WORK INSTRUCTIONS: Would you copy out the whole listing exactly as given?

___ COLLECTED DATA

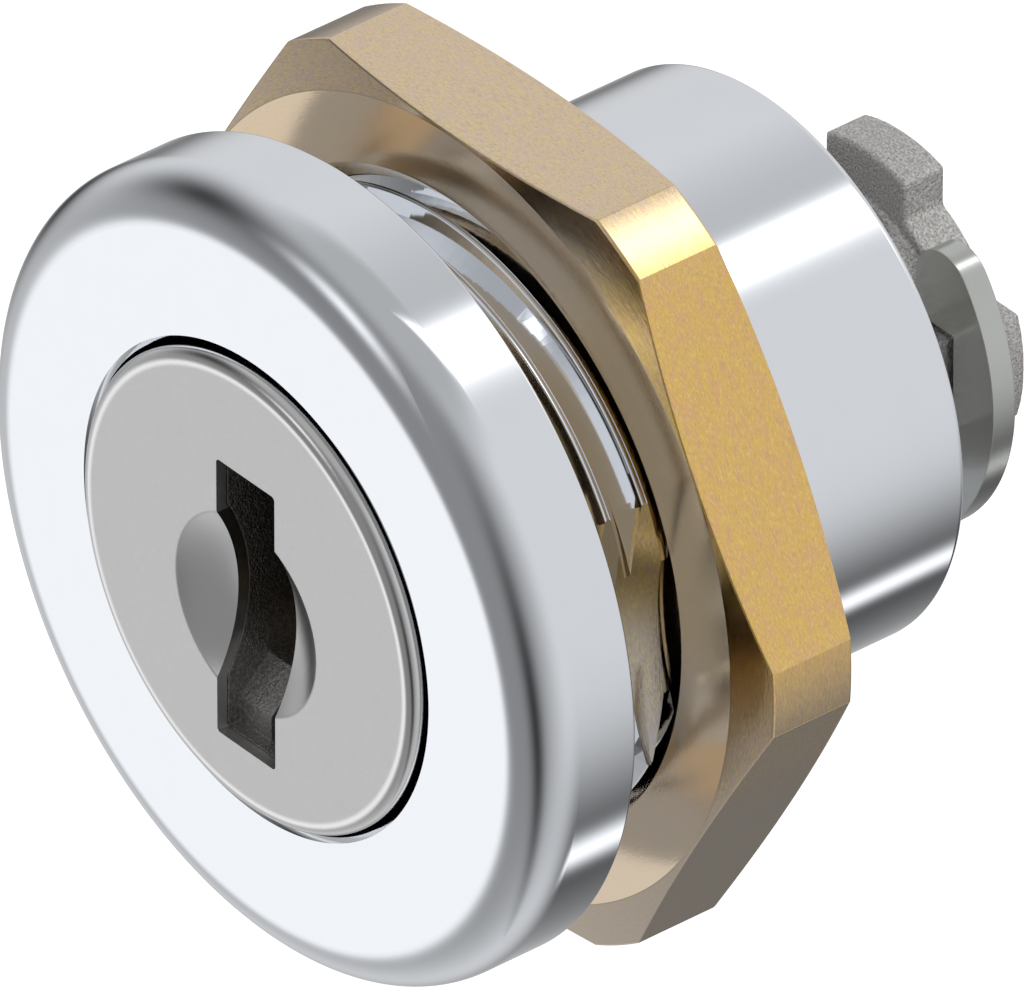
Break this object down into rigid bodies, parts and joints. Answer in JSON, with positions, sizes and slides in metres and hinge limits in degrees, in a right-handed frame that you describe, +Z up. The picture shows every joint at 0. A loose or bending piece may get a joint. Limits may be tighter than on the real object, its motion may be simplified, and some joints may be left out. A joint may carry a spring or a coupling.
{
  "type": "quarter-turn lock",
  "caption": "Quarter-turn panel lock with a round head, a flatted threaded body, a hex nut, a keyed core that turns, and a toothed spindle whose clip holds a cam.",
  "frame": {"origin": "on the lock's axis, in the plane of the head's rear face, which bears on the panel", "axes": "+Y along the lock's axis into the cabinet, +Z up at the keyhole's upright position, +X to the right seen from the front"},
  "size_m": [0.0308, 0.0271, 0.028],
  "materials": {
    "chrome_plate": "bright mirror chrome plate",
    "yellow_zinc": "yellow passivated zinc plate, fine grained, with an iridescent cast",
    "satin_nickel": "satin nickel with a polished rim",
    "die_cast_zinc": "rough grainy die cast zinc, bare",
    "satin_steel": "satin steel with bright thin edges",
    "spring_steel": "drawn spring steel",
    "wafer_brass": "stamped brass",
    "black_rubber": "smooth nitrile rubber"
  },
  "bodies": {
    "body": {"housing": "chrome_plate", "snap_ring": "spring_steel"},
    "nut": {"hex_nut": "yellow_zinc"},
    "rotor": {"core_cap": "satin_nickel", "plug": "die_cast_zinc", "plug_seal": "black_rubber", "spindle": "die_cast_zinc", "spindle_seal": "black_rubber", "cam_clip": "satin_steel", "wafer_spring_1": "spring_steel", "wafer_spring_2": "spring_steel", "wafer_spring_3": "spring_steel", "wafer_spring_4": "spring_steel", "wafer_spring_5": "spring_steel", "wafer_spring_6": "spring_steel"},
    "wafer_1": {"wafer_1": "wafer_brass"},
    "wafer_2": {"wafer_2": "wafer_brass"},
    "wafer_3": {"wafer_3": "wafer_brass"},
    "wafer_4": {"wafer_4": "wafer_brass"},
    "wafer_5": {"wafer_5": "wafer_brass"},
    "wafer_6": {"wafer_6": "wafer_brass"}
  },
  "joints": [
    {"name": "key_turn", "type": "hinge", "parent": "body", "child": "rotor", "pos_m": [0, 0, 0], "axis": [0, 1, 0], "range_deg": [0, 90]},
    {"name": "nut_travel", "type": "slide", "parent": "body", "child": "nut", "axis": [0, 1, 0], "range_m": [-0.003, 0.006]},
    {"name": "wafer_1_lift", "type": "slide", "parent": "rotor", "child": "wafer_1", "axis": [0, 0, 1], "range_m": [0, 0.0007], "deforming": ["wafer_spring_1"]},
    {"name": "wafer_2_lift", "type": "slide", "parent": "rotor", "child": "wafer_2", "axis": [0, 0, -1], "range_m": [0, 0.0007], "deforming": ["wafer_spring_2"]},
    {"name": "wafer_3_lift", "type": "slide", "parent": "rotor", "child": "wafer_3", "axis": [0, 0, 1], "range_m": [0, 0.0007], "deforming": ["wafer_spring_3"]},
    {"name": "wafer_4_lift", "type": "slide", "parent": "rotor", "child": "wafer_4", "axis": [0, 0, -1], "range_m": [0, 0.0007], "deforming": ["wafer_spring_4"]},
    {"name": "wafer_5_lift", "type": "slide", "parent": "rotor", "child": "wafer_5", "axis": [0, 0, 1], "range_m": [0, 0.0007], "deforming": ["wafer_spring_5"]},
    {"name": "wafer_6_lift", "type": "slide", "parent": "rotor", "child": "wafer_6", "axis": [0, 0, -1], "range_m": [0, 0.0007], "deforming": ["wafer_spring_6"]}
  ]
}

______

RESULT FOR THIS TASK:
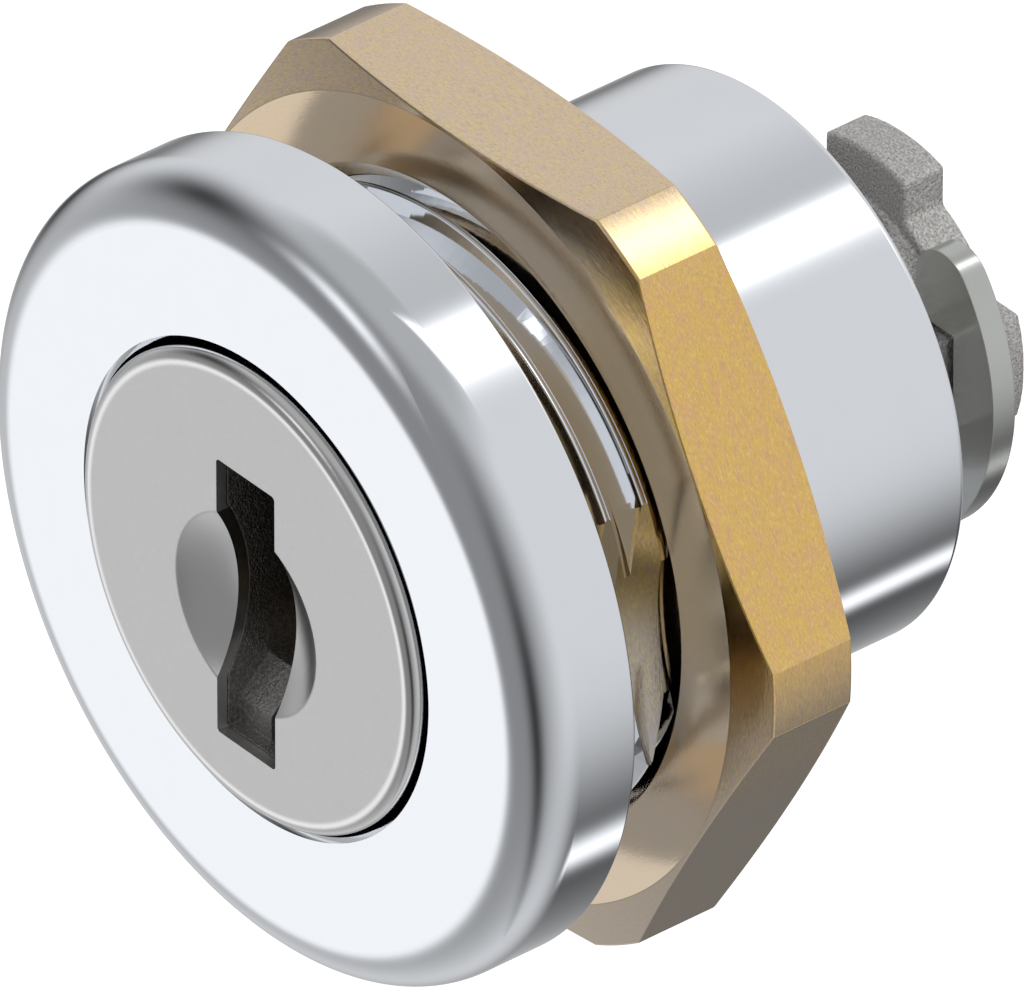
Break this object down into rigid bodies, parts and joints. Answer in JSON, with positions, sizes and slides in metres and hinge limits in degrees, in a right-handed frame that you describe, +Z up. The picture shows every joint at 0. A loose or bending piece may get a joint. Limits may be tighter than on the real object, its motion may be simplified, and some joints may be left out. A joint may carry a spring or a coupling.
{
  "type": "quarter-turn lock",
  "caption": "Quarter-turn panel lock with a round head, a flatted threaded body, a hex nut, a keyed core that turns, and a toothed spindle whose clip holds a cam.",
  "frame": {"origin": "on the lock's axis, in the plane of the head's rear face, which bears on the panel", "axes": "+Y along the lock's axis into the cabinet, +Z up at the keyhole's upright position, +X to the right seen from the front"},
  "size_m": [0.0308, 0.0271, 0.028],
  "materials": {
    "chrome_plate": "bright mirror chrome plate",
    "yellow_zinc": "yellow passivated zinc plate, fine grained, with an iridescent cast",
    "satin_nickel": "satin nickel with a polished rim",
    "die_cast_zinc": "rough grainy die cast zinc, bare",
    "satin_steel": "satin steel with bright thin edges",
    "spring_steel": "drawn spring steel",
    "wafer_brass": "stamped brass",
    "black_rubber": "smooth nitrile rubber"
  },
  "bodies": {
    "body": {"housing": "chrome_plate", "snap_ring": "spring_steel"},
    "nut": {"hex_nut": "yellow_zinc"},
    "rotor": {"core_cap": "satin_nickel", "plug": "die_cast_zinc", "plug_seal": "black_rubber", "spindle": "die_cast_zinc", "spindle_seal": "black_rubber", "cam_clip": "satin_steel", "wafer_spring_1": "spring_steel", "wafer_spring_2": "spring_steel", "wafer_spring_3": "spring_steel", "wafer_spring_4": "spring_steel", "wafer_spring_5": "spring_steel", "wafer_spring_6": "spring_steel"},
    "wafer_1": {"wafer_1": "wafer_brass"},
    "wafer_2": {"wafer_2": "wafer_brass"},
    "wafer_3": {"wafer_3": "wafer_brass"},
    "wafer_4": {"wafer_4": "wafer_brass"},
    "wafer_5": {"wafer_5": "wafer_brass"},
    "wafer_6": {"wafer_6": "wafer_brass"}
  },
  "joints": [
    {"name": "key_turn", "type": "hinge", "parent": "body", "child": "rotor", "pos_m": [0, 0, 0], "axis": [0, 1, 0], "range_deg": [0, 90]},
    {"name": "nut_travel", "type": "slide", "parent": "body", "child": "nut", "axis": [0, 1, 0], "range_m": [-0.003, 0.006]},
    {"name": "wafer_1_lift", "type": "slide", "parent": "rotor", "child": "wafer_1", "axis": [0, 0, 1], "range_m": [0, 0.0007], "deforming": ["wafer_spring_1"]},
    {"name": "wafer_2_lift", "type": "slide", "parent": "rotor", "child": "wafer_2", "axis": [0, 0, -1], "range_m": [0, 0.0007], "deforming": ["wafer_spring_2"]},
    {"name": "wafer_3_lift", "type": "slide", "parent": "rotor", "child": "wafer_3", "axis": [0, 0, 1], "range_m": [0, 0.0007], "deforming": ["wafer_spring_3"]},
    {"name": "wafer_4_lift", "type": "slide", "parent": "rotor", "child": "wafer_4", "axis": [0, 0, -1], "range_m": [0, 0.0007], "deforming": ["wafer_spring_4"]},
    {"name": "wafer_5_lift", "type": "slide", "parent": "rotor", "child": "wafer_5", "axis": [0, 0, 1], "range_m": [0, 0.0007], "deforming": ["wafer_spring_5"]},
    {"name": "wafer_6_lift", "type": "slide", "parent": "rotor", "child": "wafer_6", "axis": [0, 0, -1], "range_m": [0, 0.0007], "deforming": ["wafer_spring_6"]}
  ]
}